I’m still learning to write this book. We’ve made some good progress, coming to understand each other a bit better, over the last few weeks, but then I have days like yesterday where I finally had to admit to myself that the scenes I was trying so heroically to save weren’t worth saving and that I needed to scrap them and fill the GAPING HOLE with something else instead.
If Neil Gaiman finds writing a convoluted process, then maybe it’s ok if I do too.
In other news: doggies make us feel better! Here’s mine.
AWWWW! That’s how she sleeps, sometimes, all folded up like an umbrella. I took her out to the dog park today and she was just so cheerful, despite the rain.
Maybe I can be, too. Back to work…
Laying down layers
Posted: April 20, 2012 Filed under: Writing process | Tags: philosophy, pizza, writing Leave a comment »Some days the best analogy I can come up with for my writing process is that it’s like the formation of sedimentary rock. I put down layers over a long period of time and they slowly harden into stone.
That’s the time-scale: geologic time. Don’t think in years, think in epochs. I find this discouraging sometimes.
I just joined a choir, in an effort to get back at the world. Er, I mean, because I wanted some very different art to practice regularly without the kind of (geologic) pressure writing involves these days. Last night was the first session and I really enjoyed it, even though I suspect I sometimes sounded like a confused cow.

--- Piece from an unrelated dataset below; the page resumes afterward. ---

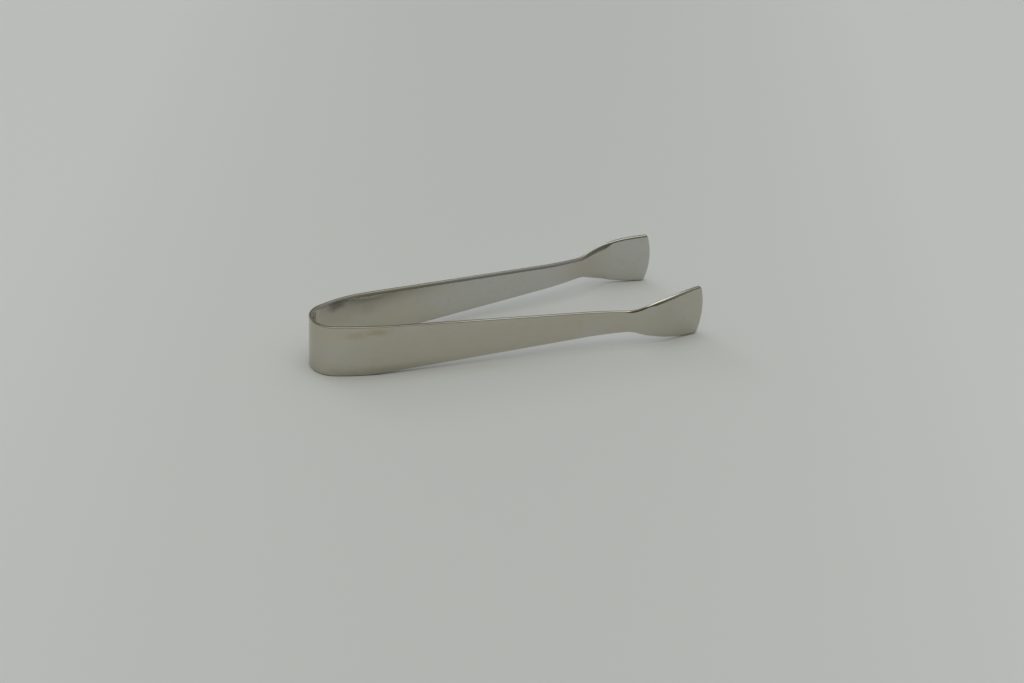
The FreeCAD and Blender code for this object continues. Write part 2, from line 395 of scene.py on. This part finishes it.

Anyway, I was driving home with one of my writing buddies (who also just joined – so she’s a singing buddy now too). I was telling her I had a pretty good time writing the last couple weeks, but especially yesterday. “I suddenly realized they could have a conversation about ethics,” I said. “Just a little overlay of philosophy on this scene.”
“See?” she said.
I didn’t see.
“Layers,” she said. “Like we talked about. You write in layers. It’s like oil painting, where you have to block all the major shapes and the lights and darks, and then you start to go through and start putting down other layers that you find more interesting. Right now you’re at the philo-sopho-layer…” She made a circular motion with her hand, which was probably supposed to mime painting, but instead reminded me of making pizza.
“Philoso-sauce,” I suggested. “Then I can sprinkle on the philoso-sausage.”
“Exactly!” she said, and we laughed about that for a good long time.
Pizza is certainly a tastier image than sandstone or oil paintings, and still pretty apropos. I’ve got my crust, certainly, and the sauce is mostly down (I just scraped it off one quarter and have to spread it round again). And no, I am never happy with cheese pizza. There always has to be more than that: Canadian bacon and caramelized onions and delicious chunks of eggplant (the eggplant is the theme, of course; it pops up when you least expect it and makes you WEEP). One final pass with the Oregano of Elegant Writing, and then I can pass it off to my editor.
Who will tell me it’s half-baked, ha ha ha. Or else he’ll find a big old hair in the sauce. Erg.
At least this analogy gets me off of that geologic time-scale, which I was seriously bumming me out.